▸ Goal:
Each line from the one containing "Write part 2" through the one containing "plain barrel under" must be echoed exactly, endpoints included, and every other line omitted.
## begin Provided data
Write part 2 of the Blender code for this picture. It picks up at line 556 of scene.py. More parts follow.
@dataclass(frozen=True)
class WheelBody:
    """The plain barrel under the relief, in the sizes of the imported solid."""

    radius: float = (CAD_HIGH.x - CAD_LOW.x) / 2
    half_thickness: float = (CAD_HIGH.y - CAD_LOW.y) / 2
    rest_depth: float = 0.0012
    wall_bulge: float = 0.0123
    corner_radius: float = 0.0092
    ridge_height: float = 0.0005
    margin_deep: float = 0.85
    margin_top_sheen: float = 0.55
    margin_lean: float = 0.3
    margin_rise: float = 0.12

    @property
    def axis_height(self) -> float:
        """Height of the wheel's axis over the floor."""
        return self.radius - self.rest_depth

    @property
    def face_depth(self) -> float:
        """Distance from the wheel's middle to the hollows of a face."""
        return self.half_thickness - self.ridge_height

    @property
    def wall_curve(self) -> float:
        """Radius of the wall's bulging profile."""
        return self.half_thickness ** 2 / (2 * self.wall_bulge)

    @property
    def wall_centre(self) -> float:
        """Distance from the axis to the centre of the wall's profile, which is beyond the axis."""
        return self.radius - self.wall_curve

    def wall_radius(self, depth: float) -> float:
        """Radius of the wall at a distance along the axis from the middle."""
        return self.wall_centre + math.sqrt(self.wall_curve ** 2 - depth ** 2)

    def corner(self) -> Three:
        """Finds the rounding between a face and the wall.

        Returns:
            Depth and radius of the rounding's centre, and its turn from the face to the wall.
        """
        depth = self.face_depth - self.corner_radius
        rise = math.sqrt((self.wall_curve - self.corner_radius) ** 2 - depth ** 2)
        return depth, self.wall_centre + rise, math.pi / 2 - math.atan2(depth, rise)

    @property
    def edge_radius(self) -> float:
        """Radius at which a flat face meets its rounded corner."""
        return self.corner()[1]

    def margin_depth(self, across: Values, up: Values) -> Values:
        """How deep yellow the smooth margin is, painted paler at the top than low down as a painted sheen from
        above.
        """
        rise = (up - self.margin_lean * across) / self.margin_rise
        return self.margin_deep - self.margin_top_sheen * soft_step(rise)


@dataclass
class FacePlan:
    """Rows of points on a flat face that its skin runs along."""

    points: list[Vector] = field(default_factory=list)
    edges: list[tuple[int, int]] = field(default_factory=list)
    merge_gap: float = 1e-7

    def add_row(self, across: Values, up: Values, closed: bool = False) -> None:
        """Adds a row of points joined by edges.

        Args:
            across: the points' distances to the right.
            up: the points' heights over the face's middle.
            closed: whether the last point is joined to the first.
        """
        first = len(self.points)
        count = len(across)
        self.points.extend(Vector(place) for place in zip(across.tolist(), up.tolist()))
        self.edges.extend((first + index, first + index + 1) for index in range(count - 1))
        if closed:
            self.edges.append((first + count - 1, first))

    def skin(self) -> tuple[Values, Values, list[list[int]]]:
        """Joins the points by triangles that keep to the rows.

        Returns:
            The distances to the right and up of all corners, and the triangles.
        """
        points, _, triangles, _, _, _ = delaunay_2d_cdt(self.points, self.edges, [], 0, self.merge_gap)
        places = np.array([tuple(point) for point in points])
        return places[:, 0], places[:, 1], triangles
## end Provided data
## begin Provided data
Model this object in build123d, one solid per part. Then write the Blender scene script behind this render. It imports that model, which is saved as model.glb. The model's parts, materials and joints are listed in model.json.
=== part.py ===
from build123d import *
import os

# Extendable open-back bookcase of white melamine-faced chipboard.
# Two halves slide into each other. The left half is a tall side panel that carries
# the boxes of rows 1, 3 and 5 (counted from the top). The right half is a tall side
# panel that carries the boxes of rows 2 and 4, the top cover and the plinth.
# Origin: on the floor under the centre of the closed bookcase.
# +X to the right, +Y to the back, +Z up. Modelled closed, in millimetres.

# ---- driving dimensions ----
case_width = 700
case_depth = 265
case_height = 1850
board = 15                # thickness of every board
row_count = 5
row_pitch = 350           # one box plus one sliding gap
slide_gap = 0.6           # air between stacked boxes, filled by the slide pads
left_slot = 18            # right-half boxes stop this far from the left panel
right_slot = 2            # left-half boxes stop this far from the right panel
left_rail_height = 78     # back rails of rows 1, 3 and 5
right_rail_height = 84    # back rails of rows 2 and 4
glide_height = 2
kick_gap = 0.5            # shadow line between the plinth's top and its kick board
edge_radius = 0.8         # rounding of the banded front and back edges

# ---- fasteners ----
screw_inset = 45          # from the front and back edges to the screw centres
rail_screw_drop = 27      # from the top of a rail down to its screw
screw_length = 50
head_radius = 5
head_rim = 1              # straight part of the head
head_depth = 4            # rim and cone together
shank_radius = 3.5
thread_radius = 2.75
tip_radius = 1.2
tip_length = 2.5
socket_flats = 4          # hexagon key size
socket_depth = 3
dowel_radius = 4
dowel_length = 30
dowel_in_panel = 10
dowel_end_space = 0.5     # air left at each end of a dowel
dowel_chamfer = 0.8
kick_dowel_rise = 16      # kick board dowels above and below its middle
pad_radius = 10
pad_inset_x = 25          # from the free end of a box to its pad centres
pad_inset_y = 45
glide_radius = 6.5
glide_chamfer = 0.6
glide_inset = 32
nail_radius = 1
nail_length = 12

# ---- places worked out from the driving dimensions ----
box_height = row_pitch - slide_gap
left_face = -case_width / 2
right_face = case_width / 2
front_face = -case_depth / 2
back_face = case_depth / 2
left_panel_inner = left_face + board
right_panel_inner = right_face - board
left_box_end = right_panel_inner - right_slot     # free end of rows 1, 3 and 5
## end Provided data
## begin Provided data
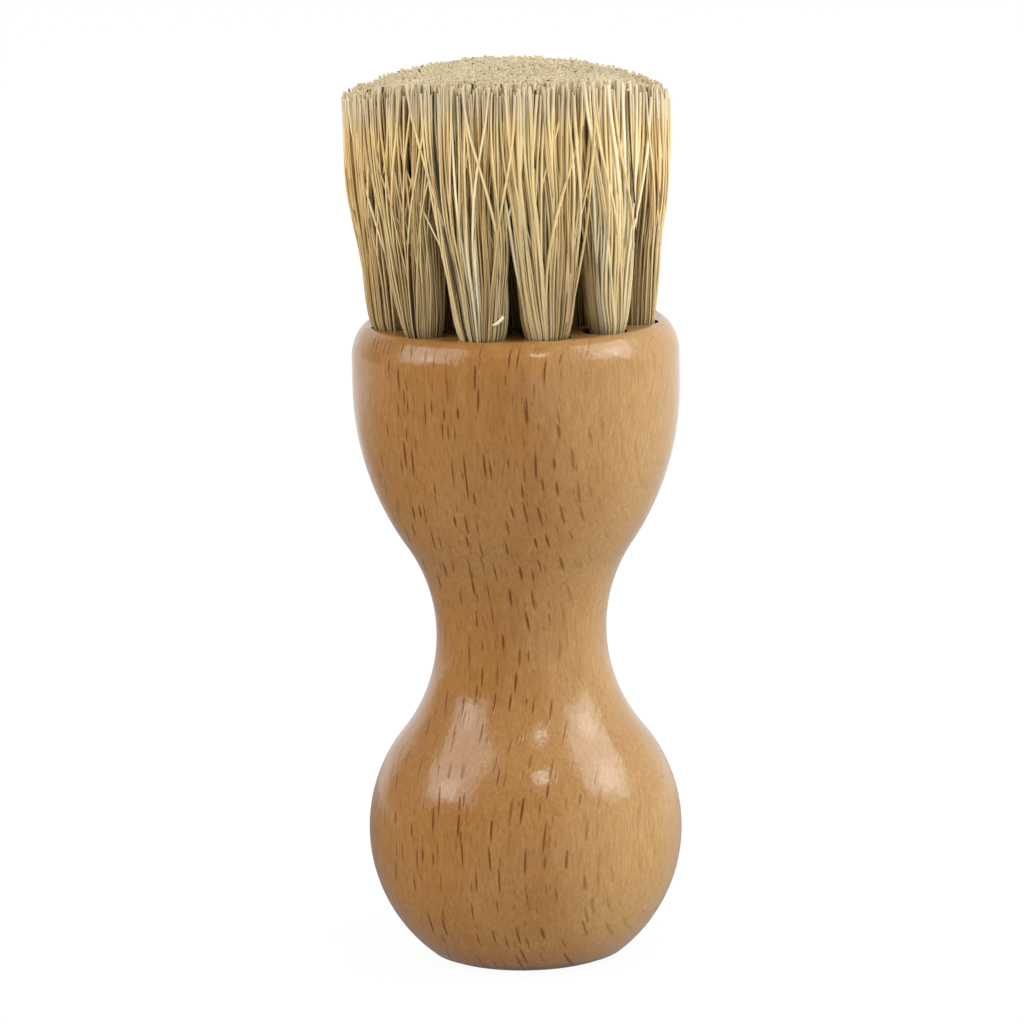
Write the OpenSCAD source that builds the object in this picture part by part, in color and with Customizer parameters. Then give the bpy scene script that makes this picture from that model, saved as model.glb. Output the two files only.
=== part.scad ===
## end Provided data
▸ Answer to the task:
Write part 2 of the Blender code for this picture. It picks up at line 556 of scene.py. More parts follow.
@dataclass(frozen=True)
class WheelBody:
    """The plain barrel under the relief, in the sizes of the imported solid."""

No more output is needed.